::: Data to process
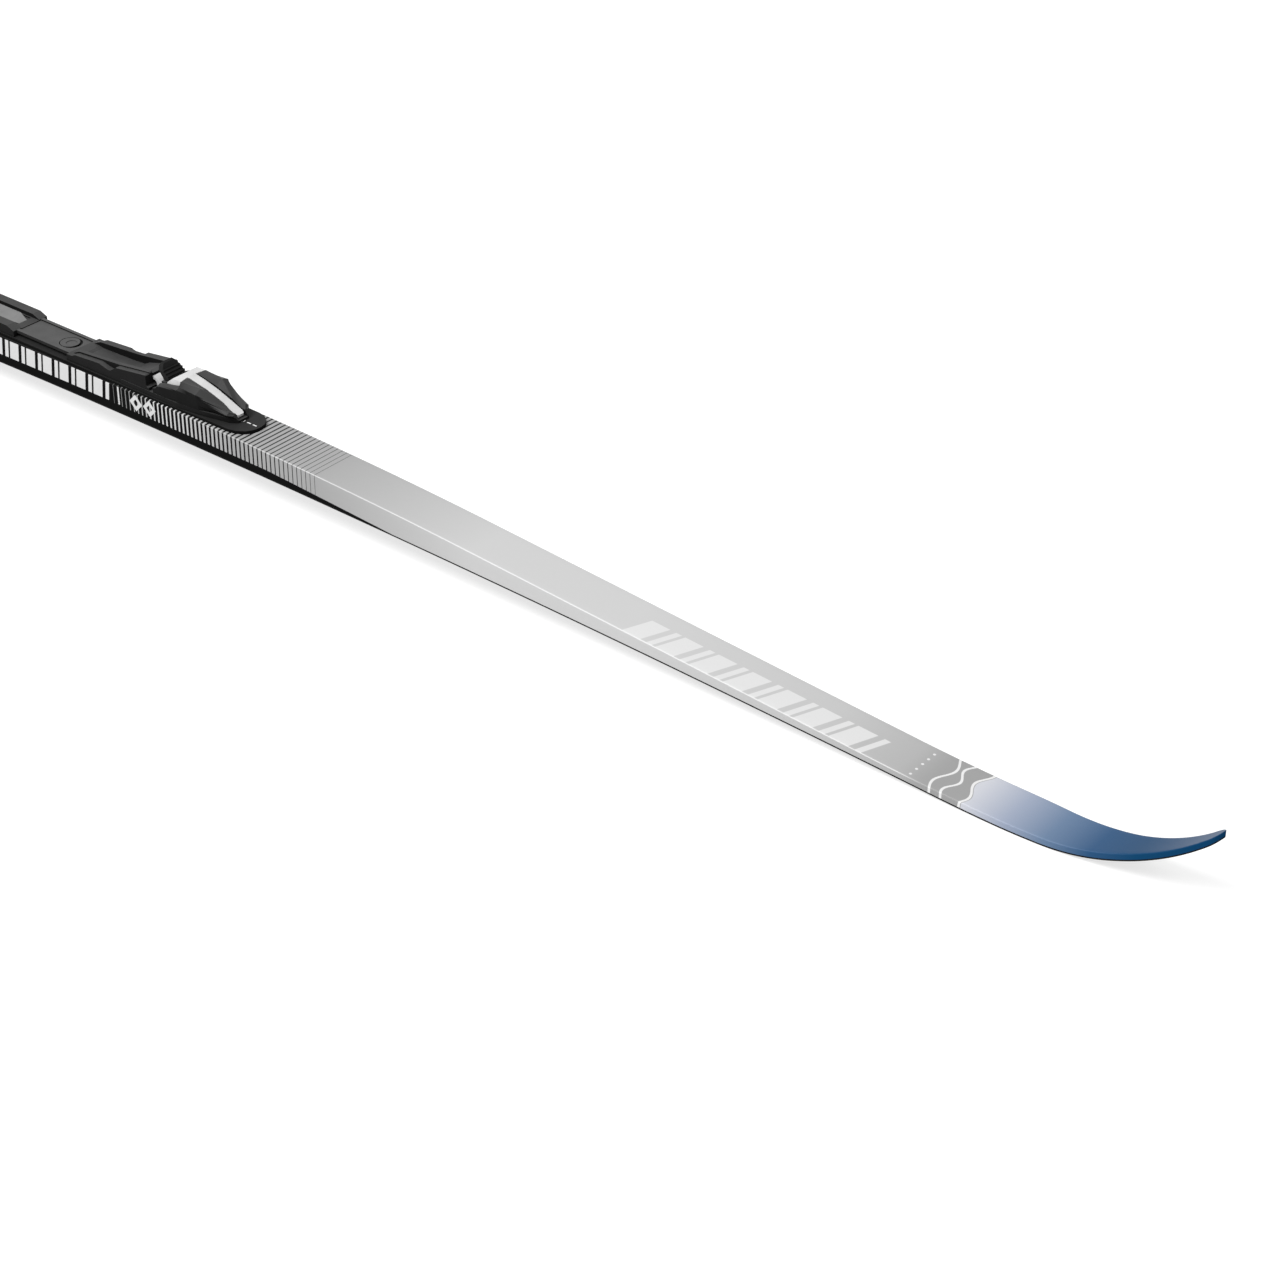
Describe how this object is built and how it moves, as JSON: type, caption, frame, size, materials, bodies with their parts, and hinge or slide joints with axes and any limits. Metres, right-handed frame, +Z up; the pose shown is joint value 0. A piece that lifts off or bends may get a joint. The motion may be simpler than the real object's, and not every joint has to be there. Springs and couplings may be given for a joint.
{
  "type": "cross country ski",
  "caption": "Classic cross country ski with upturned spear tip, printed cap and a sliding toe binding with lever, jaw, rubber flexor and heel plate.",
  "frame": {"origin": "on the floor under the middle of the ski's length, between its side walls, with the ski resting on its two contact zones", "axes": "+X along the ski towards the tip, +Y to the left across the ski, +Z up out of the top face"},
  "size_m": [2.06, 0.048, 0.0845],
  "materials": {
    "base_black": "sintered, waxed satin",
    "laminate": "cured glass and carbon laminate",
    "core_wood": "sawn",
    "spacer_grey": "moulded",
    "cap_print": "printed satin lacquer",
    "binding_black": "fine moulded texture",
    "binding_grey": "fine moulded texture",
    "pad_grey": "fine moulded texture",
    "lever_white": "satin",
    "flexor_rubber": "moulded",
    "steel": "zinc plated",
    "steel_dark": "blackened"
  },
  "bodies": {
    "ski": {"running_base": "base_black", "base_laminate": "laminate", "core": "core_wood", "tip_spacer": "spacer_grey", "tail_spacer": "spacer_grey", "top_laminate": "laminate", "binding_reinforcement": "laminate", "cap_shell": "cap_print", "mounting_plate": "binding_black", "plate_screws": "steel"},
    "toe_unit": {"toe_chassis": "binding_black", "toe_housing": "binding_black", "foot_plate": "binding_black", "foot_plate_screws": "steel", "link_strap": "binding_grey", "heel_plate": "binding_black", "heel_pad": "pad_grey", "lever_pins": "steel_dark", "flexor_pins": "steel_dark", "jaw_spring": "steel"},
    "lever": {"release_lever": "lever_white"},
    "jaw": {"jaw_slide": "lever_white", "spring_guide_rod": "steel"},
    "flexor_block": {"flexor": "flexor_rubber", "flexor_carrier": "binding_black"},
    "latch": {"position_latch": "binding_grey"}
  },
  "joints": [
    {"name": "position_slide", "type": "slide", "parent": "ski", "child": "toe_unit", "axis": [1, 0, 0], "range_m": [0, 0.014]},
    {"name": "lever_lift", "type": "hinge", "parent": "toe_unit", "child": "lever", "pos_m": [-0.0275, 0, 0.0629], "axis": [0, -1, 0], "range_deg": [0, 40]},
    {"name": "jaw_travel", "type": "slide", "parent": "toe_unit", "child": "jaw", "axis": [1, 0, 0], "range_m": [0, 0.006], "deforming": ["jaw_spring"]},
    {"name": "flexor_flex", "type": "hinge", "parent": "toe_unit", "child": "flexor_block", "pos_m": [-0.038, 0, 0.0629], "axis": [0, 1, 0], "range_deg": [0, 10], "stiffness_Nm_per_rad": 3},
    {"name": "latch_lift", "type": "hinge", "parent": "toe_unit", "child": "latch", "pos_m": [-0.19015, 0, 0.0589], "axis": [0, -1, 0], "range_deg": [0, 10], "stiffness_Nm_per_rad": 0.3}
  ],
  "couplings": [
    {"joint": "jaw_travel", "follows": "lever_lift", "m_per_rad": 0.0085}
  ]
}
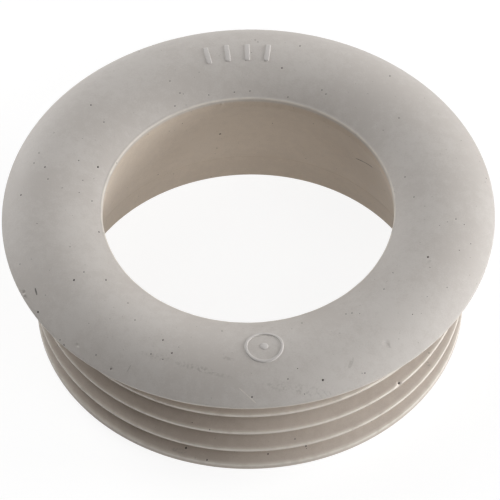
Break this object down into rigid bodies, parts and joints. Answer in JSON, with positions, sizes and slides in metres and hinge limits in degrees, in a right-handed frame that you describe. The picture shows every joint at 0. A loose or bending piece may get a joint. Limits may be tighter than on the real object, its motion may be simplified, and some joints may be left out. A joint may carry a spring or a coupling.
{
  "type": "flush pipe connector",
  "caption": "One-piece soft rubber connector for a flush pipe: a domed flange with a gripping lip, over a tapered sleeve ringed with thin sealing fins.",
  "frame": {"origin": "centre of the lower end's flat face", "axes": "+Z along the bore, towards the flange's lip; the ring mark on the flange faces -Y"},
  "size_m": [0.064, 0.064, 0.0231],
  "materials": {
    "rubber": "moulded off-white rubber, matt with a faint sheen"
  },
  "bodies": {
    "root": {"connector": "rubber"}
  },
  "joints": []
}
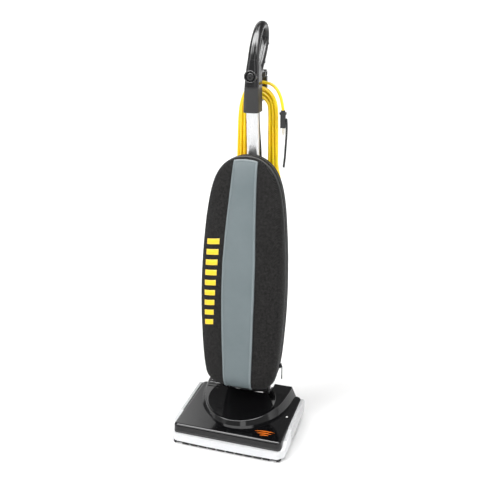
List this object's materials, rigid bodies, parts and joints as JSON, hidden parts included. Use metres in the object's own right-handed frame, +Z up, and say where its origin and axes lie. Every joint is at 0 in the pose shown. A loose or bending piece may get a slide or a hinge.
::::::
* Task to carry out:
Restate the listing in full, word for word.

* Answer in full:
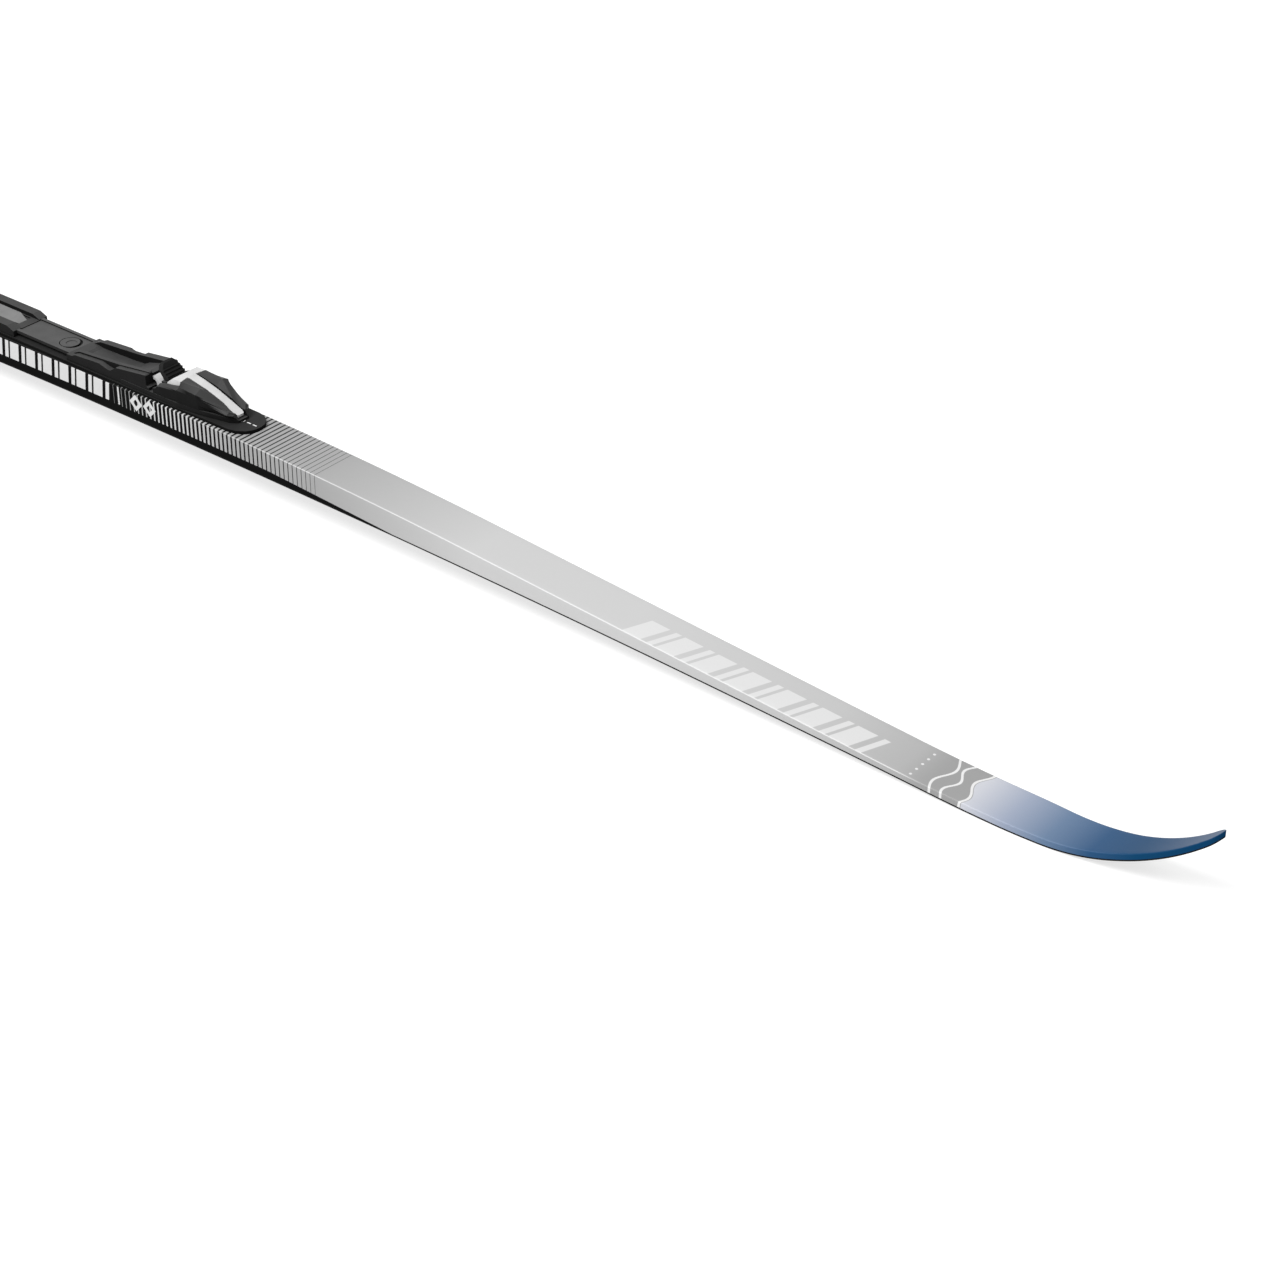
Describe how this object is built and how it moves, as JSON: type, caption, frame, size, materials, bodies with their parts, and hinge or slide joints with axes and any limits. Metres, right-handed frame, +Z up; the pose shown is joint value 0. A piece that lifts off or bends may get a joint. The motion may be simpler than the real object's, and not every joint has to be there. Springs and couplings may be given for a joint.
{
  "type": "cross country ski",
  "caption": "Classic cross country ski with upturned spear tip, printed cap and a sliding toe binding with lever, jaw, rubber flexor and heel plate.",
  "frame": {"origin": "on the floor under the middle of the ski's length, between its side walls, with the ski resting on its two contact zones", "axes": "+X along the ski towards the tip, +Y to the left across the ski, +Z up out of the top face"},
  "size_m": [2.06, 0.048, 0.0845],
  "materials": {
    "base_black": "sintered, waxed satin",
    "laminate": "cured glass and carbon laminate",
    "core_wood": "sawn",
    "spacer_grey": "moulded",
    "cap_print": "printed satin lacquer",
    "binding_black": "fine moulded texture",
    "binding_grey": "fine moulded texture",
    "pad_grey": "fine moulded texture",
    "lever_white": "satin",
    "flexor_rubber": "moulded",
    "steel": "zinc plated",
    "steel_dark": "blackened"
  },
  "bodies": {
    "ski": {"running_base": "base_black", "base_laminate": "laminate", "core": "core_wood", "tip_spacer": "spacer_grey", "tail_spacer": "spacer_grey", "top_laminate": "laminate", "binding_reinforcement": "laminate", "cap_shell": "cap_print", "mounting_plate": "binding_black", "plate_screws": "steel"},
    "toe_unit": {"toe_chassis": "binding_black", "toe_housing": "binding_black", "foot_plate": "binding_black", "foot_plate_screws": "steel", "link_strap": "binding_grey", "heel_plate": "binding_black", "heel_pad": "pad_grey", "lever_pins": "steel_dark", "flexor_pins": "steel_dark", "jaw_spring": "steel"},
    "lever": {"release_lever": "lever_white"},
    "jaw": {"jaw_slide": "lever_white", "spring_guide_rod": "steel"},
    "flexor_block": {"flexor": "flexor_rubber", "flexor_carrier": "binding_black"},
    "latch": {"position_latch": "binding_grey"}
  },
  "joints": [
    {"name": "position_slide", "type": "slide", "parent": "ski", "child": "toe_unit", "axis": [1, 0, 0], "range_m": [0, 0.014]},
    {"name": "lever_lift", "type": "hinge", "parent": "toe_unit", "child": "lever", "pos_m": [-0.0275, 0, 0.0629], "axis": [0, -1, 0], "range_deg": [0, 40]},
    {"name": "jaw_travel", "type": "slide", "parent": "toe_unit", "child": "jaw", "axis": [1, 0, 0], "range_m": [0, 0.006], "deforming": ["jaw_spring"]},
    {"name": "flexor_flex", "type": "hinge", "parent": "toe_unit", "child": "flexor_block", "pos_m": [-0.038, 0, 0.0629], "axis": [0, 1, 0], "range_deg": [0, 10], "stiffness_Nm_per_rad": 3},
    {"name": "latch_lift", "type": "hinge", "parent": "toe_unit", "child": "latch", "pos_m": [-0.19015, 0, 0.0589], "axis": [0, -1, 0], "range_deg": [0, 10], "stiffness_Nm_per_rad": 0.3}
  ],
  "couplings": [
    {"joint": "jaw_travel", "follows": "lever_lift", "m_per_rad": 0.0085}
  ]
}
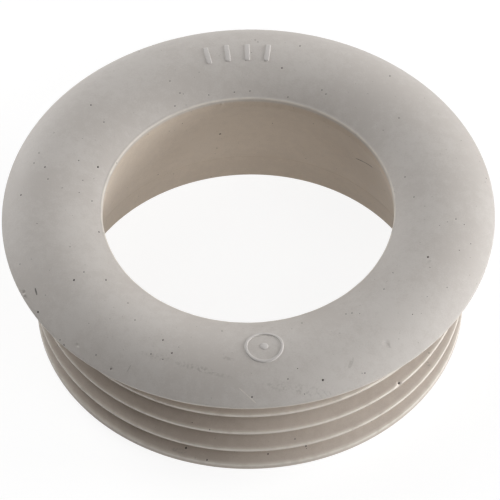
Break this object down into rigid bodies, parts and joints. Answer in JSON, with positions, sizes and slides in metres and hinge limits in degrees, in a right-handed frame that you describe. The picture shows every joint at 0. A loose or bending piece may get a joint. Limits may be tighter than on the real object, its motion may be simplified, and some joints may be left out. A joint may carry a spring or a coupling.
{
  "type": "flush pipe connector",
  "caption": "One-piece soft rubber connector for a flush pipe: a domed flange with a gripping lip, over a tapered sleeve ringed with thin sealing fins.",
  "frame": {"origin": "centre of the lower end's flat face", "axes": "+Z along the bore, towards the flange's lip; the ring mark on the flange faces -Y"},
  "size_m": [0.064, 0.064, 0.0231],
  "materials": {
    "rubber": "moulded off-white rubber, matt with a faint sheen"
  },
  "bodies": {
    "root": {"connector": "rubber"}
  },
  "joints": []
}
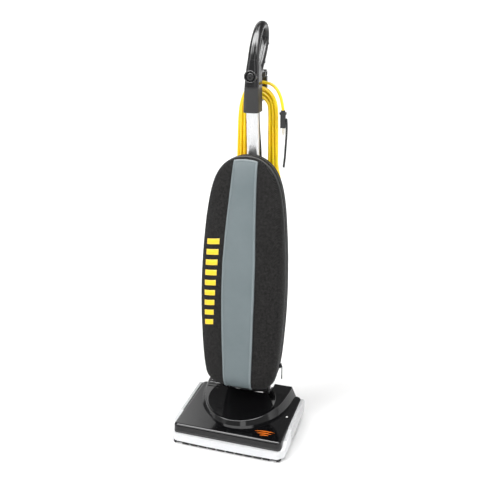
List this object's materials, rigid bodies, parts and joints as JSON, hidden parts included. Use metres in the object's own right-handed frame, +Z up, and say where its origin and axes lie. Every joint is at 0 in the pose shown. A loose or bending piece may get a slide or a hinge.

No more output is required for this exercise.